* _DATA SEGMENT_:
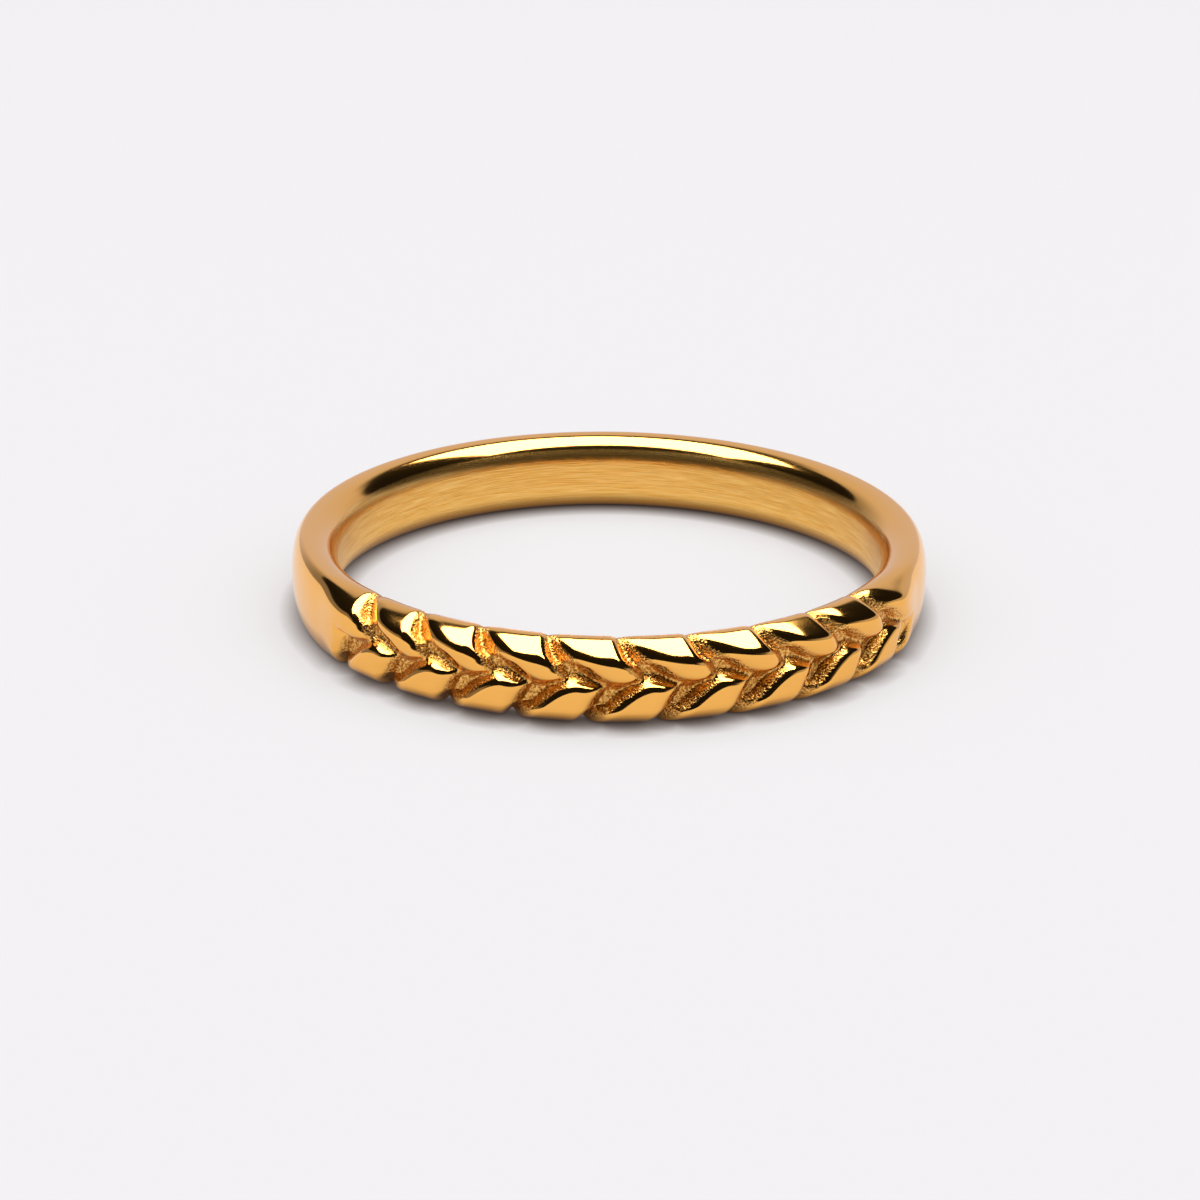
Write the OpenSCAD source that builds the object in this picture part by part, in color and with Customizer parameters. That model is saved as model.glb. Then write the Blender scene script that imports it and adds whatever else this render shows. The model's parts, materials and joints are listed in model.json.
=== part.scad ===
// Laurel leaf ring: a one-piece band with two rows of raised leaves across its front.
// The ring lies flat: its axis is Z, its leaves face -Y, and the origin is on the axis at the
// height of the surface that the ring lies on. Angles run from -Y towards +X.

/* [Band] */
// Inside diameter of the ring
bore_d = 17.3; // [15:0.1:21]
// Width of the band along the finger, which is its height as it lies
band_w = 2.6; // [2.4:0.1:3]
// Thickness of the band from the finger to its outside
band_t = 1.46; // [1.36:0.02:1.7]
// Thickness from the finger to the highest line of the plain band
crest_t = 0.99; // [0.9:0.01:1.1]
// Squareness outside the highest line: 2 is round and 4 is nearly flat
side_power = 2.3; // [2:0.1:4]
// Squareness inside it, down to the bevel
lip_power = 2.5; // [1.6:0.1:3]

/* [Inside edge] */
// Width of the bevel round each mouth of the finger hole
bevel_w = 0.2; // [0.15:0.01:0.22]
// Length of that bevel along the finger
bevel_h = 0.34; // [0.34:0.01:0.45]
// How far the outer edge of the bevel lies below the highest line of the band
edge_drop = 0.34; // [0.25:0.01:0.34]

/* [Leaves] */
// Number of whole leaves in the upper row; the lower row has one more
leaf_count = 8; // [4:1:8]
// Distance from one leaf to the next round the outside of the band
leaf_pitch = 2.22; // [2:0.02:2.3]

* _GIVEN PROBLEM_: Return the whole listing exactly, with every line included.

* _EXPECTED ANSWER_:
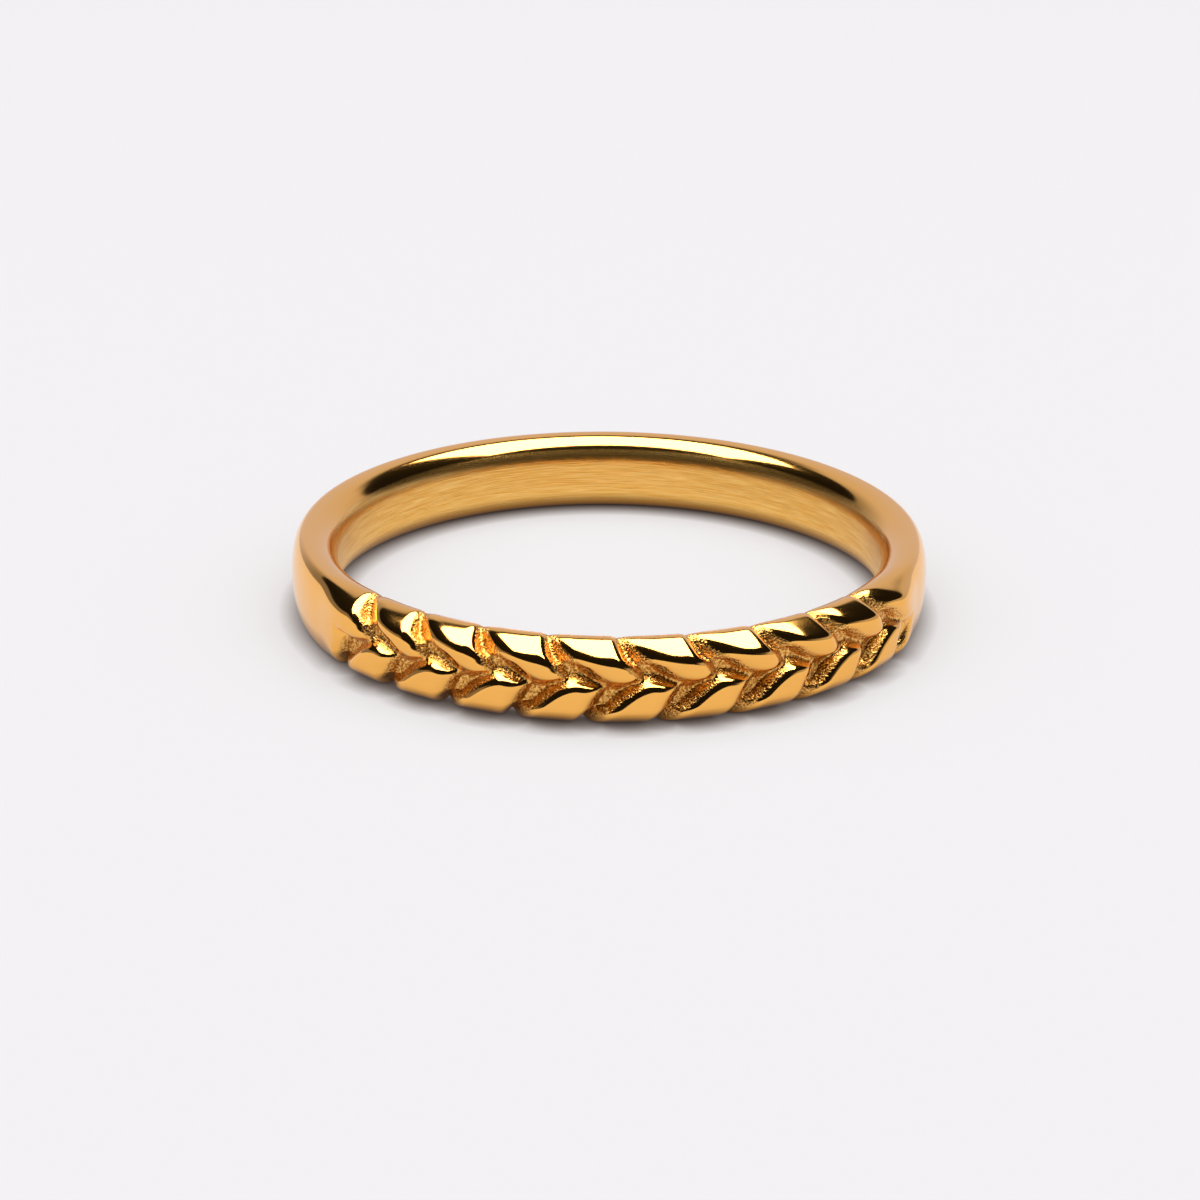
Write the OpenSCAD source that builds the object in this picture part by part, in color and with Customizer parameters. That model is saved as model.glb. Then write the Blender scene script that imports it and adds whatever else this render shows. The model's parts, materials and joints are listed in model.json.
=== part.scad ===
// Laurel leaf ring: a one-piece band with two rows of raised leaves across its front.
// The ring lies flat: its axis is Z, its leaves face -Y, and the origin is on the axis at the
// height of the surface that the ring lies on. Angles run from -Y towards +X.

/* [Band] */
// Inside diameter of the ring
bore_d = 17.3; // [15:0.1:21]
// Width of the band along the finger, which is its height as it lies
band_w = 2.6; // [2.4:0.1:3]
// Thickness of the band from the finger to its outside
band_t = 1.46; // [1.36:0.02:1.7]
// Thickness from the finger to the highest line of the plain band
crest_t = 0.99; // [0.9:0.01:1.1]
// Squareness outside the highest line: 2 is round and 4 is nearly flat
side_power = 2.3; // [2:0.1:4]
// Squareness inside it, down to the bevel
lip_power = 2.5; // [1.6:0.1:3]

/* [Inside edge] */
// Width of the bevel round each mouth of the finger hole
bevel_w = 0.2; // [0.15:0.01:0.22]
// Length of that bevel along the finger
bevel_h = 0.34; // [0.34:0.01:0.45]
// How far the outer edge of the bevel lies below the highest line of the band
edge_drop = 0.34; // [0.25:0.01:0.34]

/* [Leaves] */
// Number of whole leaves in the upper row; the lower row has one more
leaf_count = 8; // [4:1:8]
// Distance from one leaf to the next round the outside of the band
leaf_pitch = 2.22; // [2:0.02:2.3]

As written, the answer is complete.